Her face convulsed, the elegant mask cracking to show the raw furnace beneath. "SHUT UP!"

She stopped playing defense. She came on like a weather front. The clones synched into a single rhythm, not four attacks but one blade with four edges. Sensei yielded a step, then another, letting the cane's steel hum. The third step was a fraction late. A clone's claw grazed his cheek. The cut was shallow, but blood welled bright as a blessing.

The clone caught a droplet on a fingertip. She licked it.

Her shape collapsed and, with a sickening grace, re-knit. A woman stood before him with silky black hair and a blue-white kimono. Her smile was the one he had sworn to protect for the rest of his life. It had been decades since he had seen it so close, so real he could see the tiny freckle at the corner of her left eye.

His chest locked. The hall and the war and the breath left him as if pulled by a string tied to his heart.

The other clones rippled and became her too. A ring of her—his wife, his Hana—closed around him. Every tilt of the head was right. Every blink was right. Even the way her hands warmed the sleeves of the kimono with her palms was right. He knew this was cruelty. He knew this was technique. He knew—and still he stared, transfixed, and let the first blow land, then the second, each one designed to bruise, not kill, to shake, not end.

"Sensei!" Chiaki saw him fold into a memory and felt panic bite. She broke from Jack's angle despite the knife that kissed her shoulder. "Sensei! Hold on, I'm coming!"

"No," he commanded, and the word had iron in it. He forced his gaze away from the faces and put it on Chiaki, apprentice and daughter-not-daughter, fierce and foolish and loyal. "Don't."

The clones pressed, their Hana-mouths set in lines he didn't remember. He inhaled once, sharply, and looked back at the nearest face. "I'm alright now," he said, and meant it like a vow. He put the grief back in its box, where he would take it out later, carefully. "I understand you're not the real one. But I thank you for showing me her face in person one last time."

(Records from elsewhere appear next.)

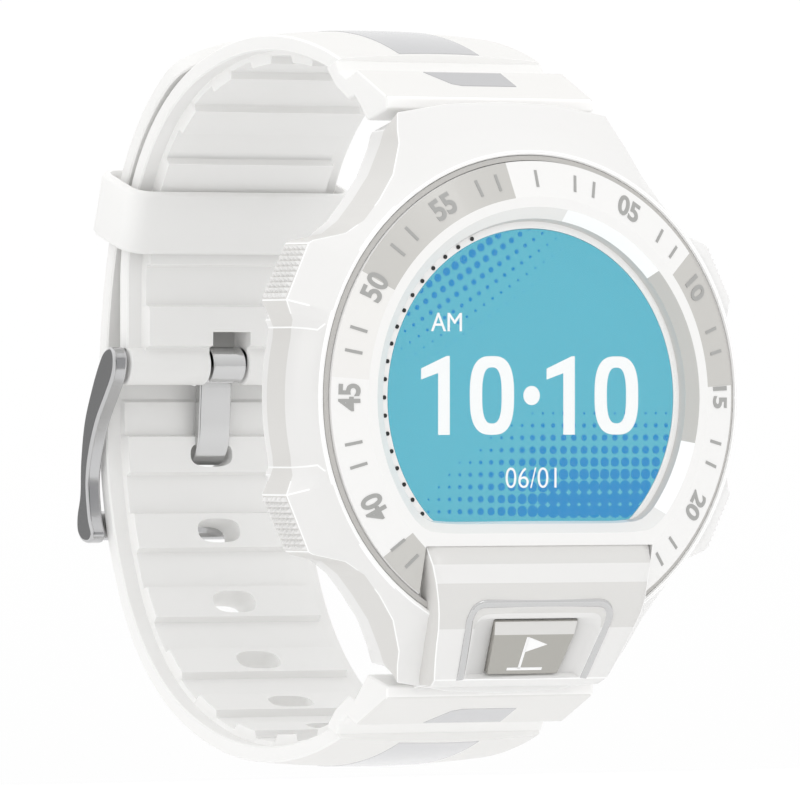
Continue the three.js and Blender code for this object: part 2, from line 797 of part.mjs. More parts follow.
function buckleTongue() {
  const ring = new THREE.Shape();
  ring.absarc(BAR.x, BAR.y, BOSS_R - 0.1, 0, Math.PI * 2, false);
  const leg = polygon([
    [BAR.x + 0.95, BAR.y],
    [BAR.x + 1.85, BAR.y],
    [BAR.x + 1.95, -1.5],
    [BAR.x + 2.3, -3.4],
    [BAR.x + 3.0, -4.9],
    [BAR.x + 4.75, -5.2],
    [BAR.x + 4.75, -6.0],
    [BAR.x + 2.7, -5.9],
    [BAR.x + 1.4, -4.0],
    [BAR.x + 1.0, -1.5],
  ]);
  const whole = joined(
    slab(ring, -TONGUE_HALF, TONGUE_HALF),
    slab(leg, -TONGUE_HALF, TONGUE_HALF),
  );
  return cut(whole, rod(BAR_R + 0.08, -3, 3, BAR.x, BAR.y));
}

// ---- assembly ------------------------------------------------------------------------------
const watch = new THREE.Group();
watch.position.y = -BACK_Y;
watch.add(
  white("outer_shell", outerShell()),
  white("bezel_ring", bezelRing()),
  white("minute_ring", minuteRing()),
  node("display_glass", displayGlass(), GLASS),
  node("display_panel", displayPanel(), SCREEN),
  node("display_bracket", displayBracket(), FOIL),
  node("mid_case", midCase(), SOFT_WHITE),
  node("key_trim", keyTrim(), SILVER),
  node("front_key", frontKey(), KEY_GREY),
  node("key_seal", keySeal(), RUBBER),
  node("key_switch", keySwitch(), BLACK),
  node("main_board", mainBoard(), BOARD),
  node("processor_shield", processorCan(), FOIL),
  node("pressure_sensor", pressureSensor(), FOIL),
  node("gps_antenna", gpsAntenna(), CERAMIC),
  node("battery_cell", batteryCell(), FOIL),
  node("vibration_motor", motorCan(), STEEL),
  node("motor_weight", motorWeight(), STEEL),
  node("sensor_board", sensorBoard(), BOARD),
  node("sensor_window", sensorWindow(), BLACK),
  node("case_gasket", caseGasket(), RUBBER),
  node("case_back", caseBack(), STEEL),
  node("strap_upper", strapUpper(), SOFT_WHITE),
  node("strap_lower", strapLower(), SOFT_WHITE),
  node("upper_long_inlay", longInlay(upperPath, 1), GREY_GLOSS),
  node("lower_long_inlay", longInlay(lowerPath, -1), GREY_GLOSS),
  node("upper_short_inlay", shortInlay(), GREY_GLOSS),
  node("lower_short_inlay", mirrorZ(shortInlay()), GREY_GLOSS),
  node("strap_keeper", strapKeeper(), SOFT_WHITE),
  node("buckle_frame", buckleFrame(), STEEL),
  node("buckle_tongue", buckleTongue(), STEEL),
);
screwSpots.forEach((spot, i) => watch.add(node(`case_screw_${i + 1}`, caseScrew(spot), STEEL)));
contactSpots.forEach((spot, i) => watch.add(node(`charge_contact_${i + 1}`, chargeContact(spot), GOLD)));
const bars = [
  ["upper_lug_bar", 8.4, 10.2, LUG_BAR.x, LUG_BAR.y],
  ["lower_lug_bar", 8.4, 10.2, LUG_BAR.x, -LUG_BAR.y],
  ["buckle_bar", 11.2, 12.2, BAR.x, BAR.y],
];
for (const [name, half, reach, y, z] of bars) {
  watch.add(node(name, barTube(half, y, z), STEEL));
  watch.add(node(`${name}_tip_left`, barTip(-reach, -half + 1.2, y, z), STEEL));
  watch.add(node(`${name}_tip_right`, barTip(half - 1.2, reach, y, z), STEEL));
}

export default watch;
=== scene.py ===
"""A rugged golf GPS watch on a buckled rubber strap: its visible pieces, built round its frame.

Lengths are in millimetres, laid out from the plane of the screen: x to 3 o'clock, y back into the
wrist and z to 12 o'clock. place() turns them into the frame's metres.
"""

from math import asin, atan2, copysign, cos, hypot, inf, pi, sin, sqrt

import bmesh
import bpy
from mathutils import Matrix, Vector

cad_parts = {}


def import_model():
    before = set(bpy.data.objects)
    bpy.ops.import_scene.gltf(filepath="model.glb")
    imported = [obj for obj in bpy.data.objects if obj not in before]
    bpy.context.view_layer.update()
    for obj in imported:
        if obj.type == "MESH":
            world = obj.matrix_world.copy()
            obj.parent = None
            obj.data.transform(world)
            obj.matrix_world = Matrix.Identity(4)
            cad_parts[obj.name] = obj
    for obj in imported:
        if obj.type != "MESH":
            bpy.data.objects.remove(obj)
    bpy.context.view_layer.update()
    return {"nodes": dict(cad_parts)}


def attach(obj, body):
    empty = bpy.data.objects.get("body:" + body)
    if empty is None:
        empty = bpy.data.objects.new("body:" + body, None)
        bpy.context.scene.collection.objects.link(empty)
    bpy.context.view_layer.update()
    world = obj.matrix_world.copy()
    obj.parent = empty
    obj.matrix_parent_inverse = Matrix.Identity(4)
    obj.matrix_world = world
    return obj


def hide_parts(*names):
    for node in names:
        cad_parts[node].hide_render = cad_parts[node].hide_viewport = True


MM = 0.001
BACK_Y = 11.5  # screen plane to the sensor window's outer face
DEG = pi / 180

# Dial and bezel radii, and their depths
SCREEN_R = 15.5
SCREEN_FLAT = -11.4
FOOT_R = 16.15
WALL_R = 16.45
LAND_IN_R = 17.5
LAND_OUT_R = 18.45
CONE_R = 21.75
RIM_IN_R = 22.3
RIM_OUT_R = 22.8
OPENING_FLAT = -12.45
LAND_Y = -1.45
CONE_EDGE_Y = -0.3
NUMERAL_R = 20.15
TICK_R = (19.35, 20.9)
TICK_WIDE = 0.28
DOT_PITCH = 1.125  # of the pattern on the screen

# Strap
STRAP_HALF = 11.0
STRAP_CROWN = 0.5
PAD_HALF = 9.3
SKIN = 1.5
PAD = 0.4
RIB = 0.7
OUTER_POINTS = 15  # across the outer face of the strap's section
RIB_PITCH = 8.0
RIB_LENGTH = 3.9
BAR = (56.0, 3.1)  # y, z of the buckle's bar
KEEPER_ARC = (34.29, 10.85)  # centre of the strap's rear curve


# ---- materials ----
def fill(node, **values):
    """Sets a node's inputs, named with underscores for spaces."""
    for name, value in values.items():
        node.inputs[name.replace("_", " ")].default_value = value


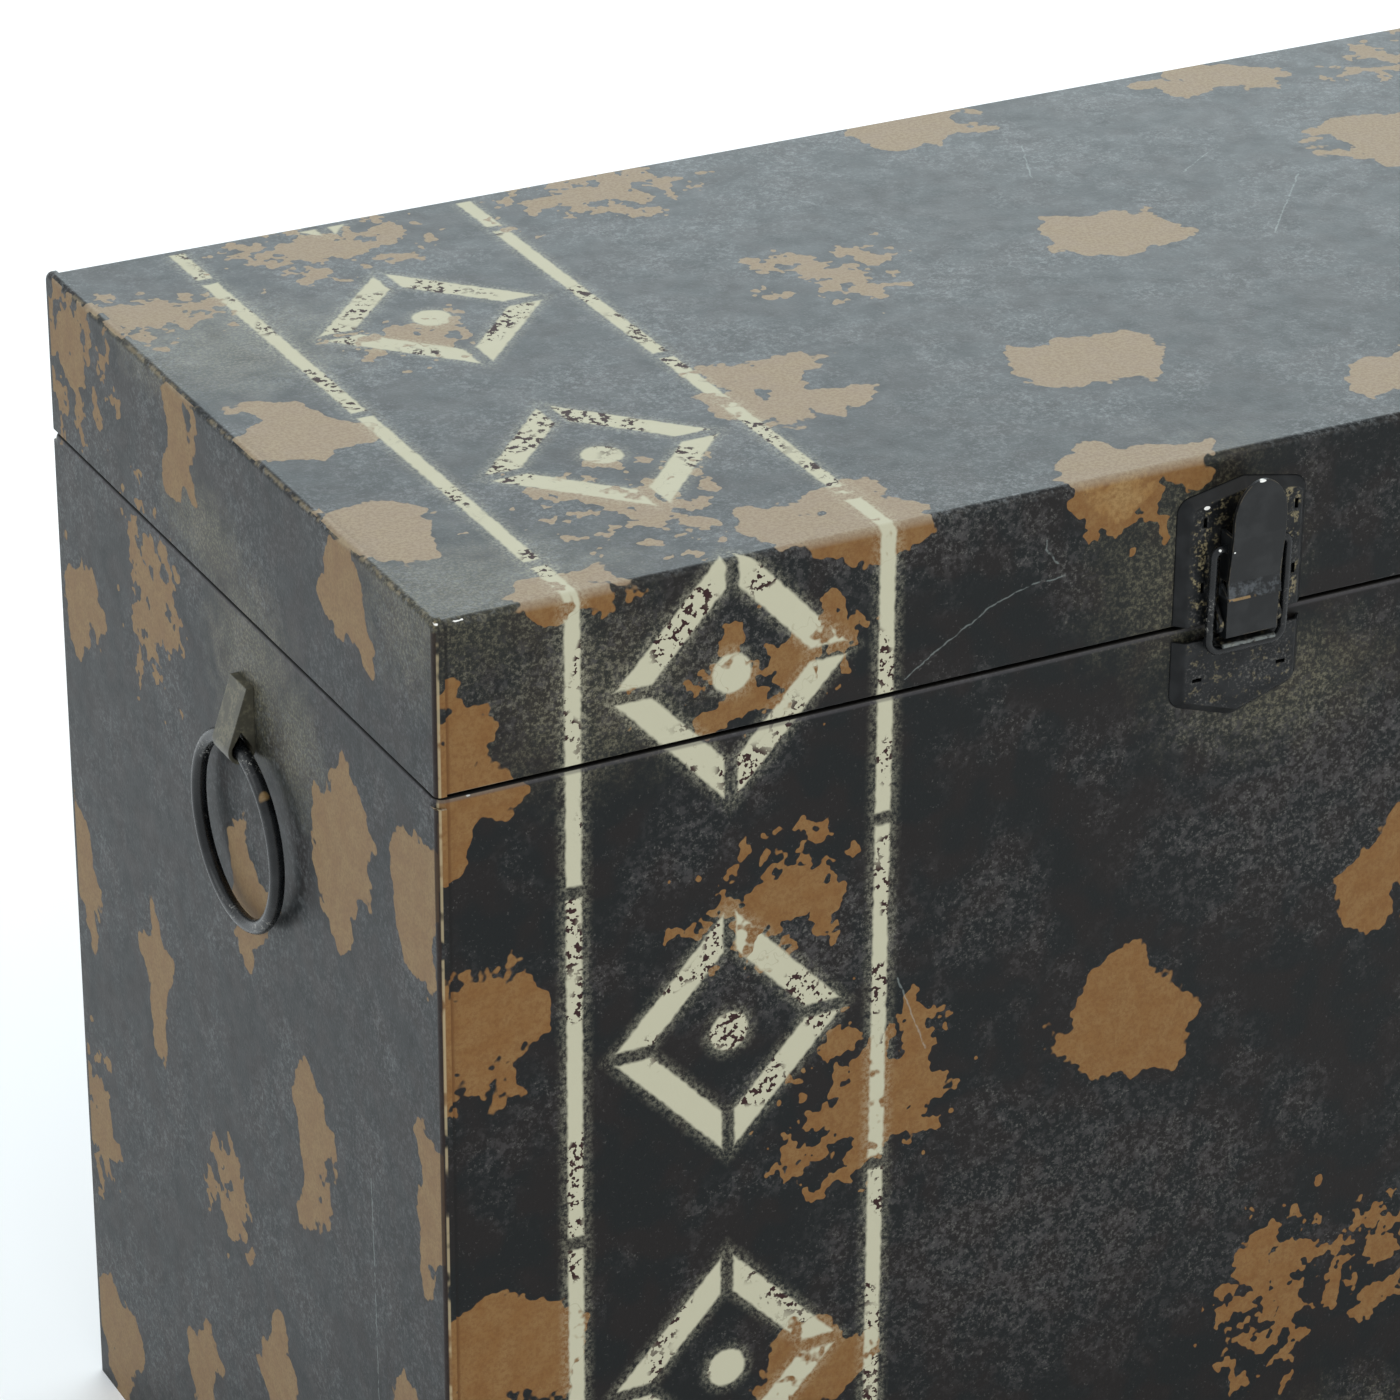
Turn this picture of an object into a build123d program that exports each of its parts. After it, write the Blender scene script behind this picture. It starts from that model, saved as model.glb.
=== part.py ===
"""Small tin trunk: folded sheet body and lid, draw latch, ring handles and two stop hinges.

Millimetres. The origin is the centre of the underside. X runs along the length, -Y is the
latch side, +Y the hinge side and +Z is up.
"""
from build123d import *
from math import atan2, cos, degrees, hypot, radians, sin, sqrt
import os

# ---------------------------------------------------------------- body and lid
length = 418.0              # over the two end panels
depth = 230.0               # over the folded lips of the end panels
height = 327.0              # underside to the lips on the lid
lid_height = 43.0           # lid rim to the lips on the lid
sheet = 0.7                 # every panel
fold_radius = 2.0           # outside radius of the folds in the two wraps
lip_width = 2.6             # how far an end panel's lip reaches over the wrap
corner_radius = 1.6         # outside radius between an end panel and its lips
corner_gap = 0.9            # wrap's edge to the end panel, left for the lip's bend
foot_flange = 6.0           # end panel's flange on top of the floor
hem_height = 5.0            # doubled sheet inside the lid's rim
hem_rounding = 0.4          # rounding of the fold at the lid's rim

# ---------------------------------------------------------------- rim between the two
rim_gap = 0.8               # lid rim to the bead it closes on
bead_height = 2.4           # rolled bead on top of the body walls
bead_radius = 1.1           # rounding of that bead
bead_corner = 3.0           # plan radius of the bead at the four corners
collar_rise = 10.8          # upstand inside the closed lid
collar_skirt = 6.5          # band inside the body walls, below the bead
collar_clearance = 1.0      # upstand to the lid's hem, all round
collar_corner = 2.5         # plan radius of the upstand

# ---------------------------------------------------------------- latch plates
plate_width = 35.8          # both pressed plates, at the panel
plate_rise = 2.6            # pressed face above the panel
plate_bevel = 2.4           # sloping border of the pressing
plate_sheet = 0.8
plate_edge_radius = 0.9     # rounding where the face meets its sloping border
plate_shoulder = 32.3       # lid rim to the upper plate's corners
plate_peak = 35.8           # lid rim to the upper plate's peak
plate_edge = 0.4            # lid rim to the upper plate's straight edge
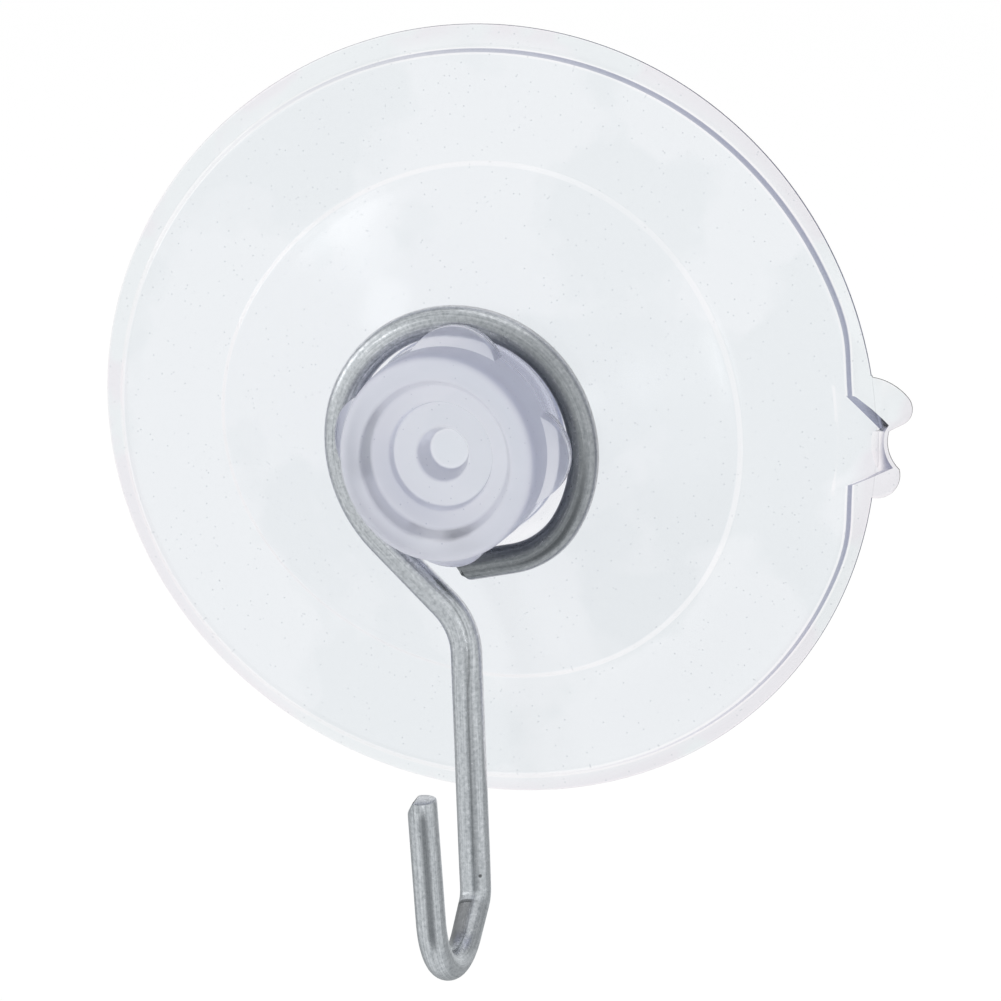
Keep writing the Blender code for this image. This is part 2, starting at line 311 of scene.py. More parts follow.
def touching_angle(corner, centre, radius, side):
    """The angle on a circle where a line from a corner touches it, to the left where the side is 1."""
    across = corner[0] - centre[0]
    up = corner[1] - centre[1]
    swing = math.acos(min(radius / math.hypot(across, up), 1))
    return math.atan2(up, across) + side * swing


def web_outline(slope, ramp):
    """The web's foot, or its top, drawn in by a slope at the sides and by a ramp at the notch."""
    root_angle = math.asin((web_half_width - slope) / web_root_radius)
    radius = notch_radius + web_setback
    turn = slope / radius
    lower_side, upper_side = web_notch_arc
    ends = ((radius + ramp, lower_side - turn), (radius + web_horn * ramp, upper_side + turn))
    lower_corner, upper_corner = [
        (notch_centre[0] + reach * math.cos(angle), notch_centre[1] + reach * math.sin(angle))
        for reach, angle in ends
    ]
    middle = arc(notch_centre, radius + ramp, *web_ramp_arc)
    root = arc((0, 0), web_root_radius, root_angle, -root_angle)
    return [lower_corner, *middle, upper_corner, *root]


def plate(name, foot, top, low, high, fall=0.0):
    """A moulded plate with rounded edges between two outlines; its top falls as it goes outwards."""
    shape = bmesh.new()
    shape.faces.new([shape.verts.new((x, -low, z)) for x, z in foot])
    shape.faces.new([shape.verts.new((x, fall * (x - web_root_radius) - high, z)) for x, z in top])
    bmesh.ops.bridge_loops(shape, edges=shape.edges)
    bmesh.ops.recalc_face_normals(shape, faces=shape.faces)
    flat = [e for e in shape.edges if any(len(f.verts) > 4 for f in e.link_faces)]
    bmesh.ops.bevel(
        shape, geom=flat, offset=ear_bevel, offset_type="OFFSET", segments=2, profile=0.5,
        affect="EDGES", clamp_overlap=True, material=-1,
    )
    mesh = bpy.data.meshes.new(name)
    shape.to_mesh(mesh)
    shape.free()
    thing = bpy.data.objects.new(name, mesh)
    bpy.context.scene.collection.objects.link(thing)
    return thing


notch = arc(notch_centre, notch_radius, *notch_arc)
tab_points = arc(*lower_ear, lower_ear_start, touching_angle(notch[0], *lower_ear, -1)) + notch
tab_points += arc(*upper_ear, touching_angle(notch[-1], *upper_ear, 1), upper_ear_end)
crown_back = crown_radius - upper_ear[1]
crown_centre = (
    upper_ear[0][0] - crown_back * math.cos(upper_ear_end),
    upper_ear[0][1] - crown_back * math.sin(upper_ear_end),
)
tab_points += arc(crown_centre, crown_radius, upper_ear_end, crown_end)[1:]
tab_points += [(math.sqrt(rim_radius ** 2 - tab_half_width ** 2), tab_half_width)]
root_angle = math.asin(tab_half_width / tab_root_radius)
tab_points += arc((0, 0), tab_root_radius, root_angle, -root_angle)
tab = plate("tab_plate", tab_points, tab_points, tab_lift, tab_thickness)
web_foot = web_outline(0, 0)
web_top = web_outline(web_slope, web_ramp)
web = plate("tab_web", web_foot, web_top, 2 * tab_lift, web_thickness, web_fall)

cup_mesh = bpy.data.meshes.new("moulded_cup")
body.to_mesh(cup_mesh)
body.free()
moulded_cup = bpy.data.objects.new("moulded_cup", cup_mesh)
bpy.context.scene.collection.objects.link(moulded_cup)
for base, tool in ((tab, web), (moulded_cup, tab)):
    join = base.modifiers.new("join", "BOOLEAN")
    join.object = tool
    join.operation = "UNION"
    join.solver = "EXACT"
finished_cup = moulded_cup.evaluated_get(bpy.context.evaluated_depsgraph_get())
joined = bpy.data.meshes.new_from_object(finished_cup)
moulded_cup.modifiers.clear()
moulded_cup.data = joined
joined.name = "moulded_cup"
for tool in (tab, web):
    bpy.data.objects.remove(tool, do_unlink=True)
joined.shade_smooth()
joined.set_sharp_from_angle(angle=math.radians(30))


def linear(code):
    """A linear colour from an sRGB hex code."""
    parts = [int(code[i:i + 2], 16) / 255 for i in (1, 3, 5)]
    return tuple(p / 12.92 if p <= 0.04045 else ((p + 0.055) / 1.055) ** 2.4 for p in parts) + (1,)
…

He spun the cane, the blade a circle that sang in the air. His stance shortened—no more long lines a lover would use to guide a dance. Now it was a craftsman's stance, all economy. He set the cane upright, the blade tip vertical, and his eyes—clear, rimmed in tears he did not hide—settled on Doppelganger with a new and terrible gentleness.

"Come, then," he said. "Let's finish our lesson."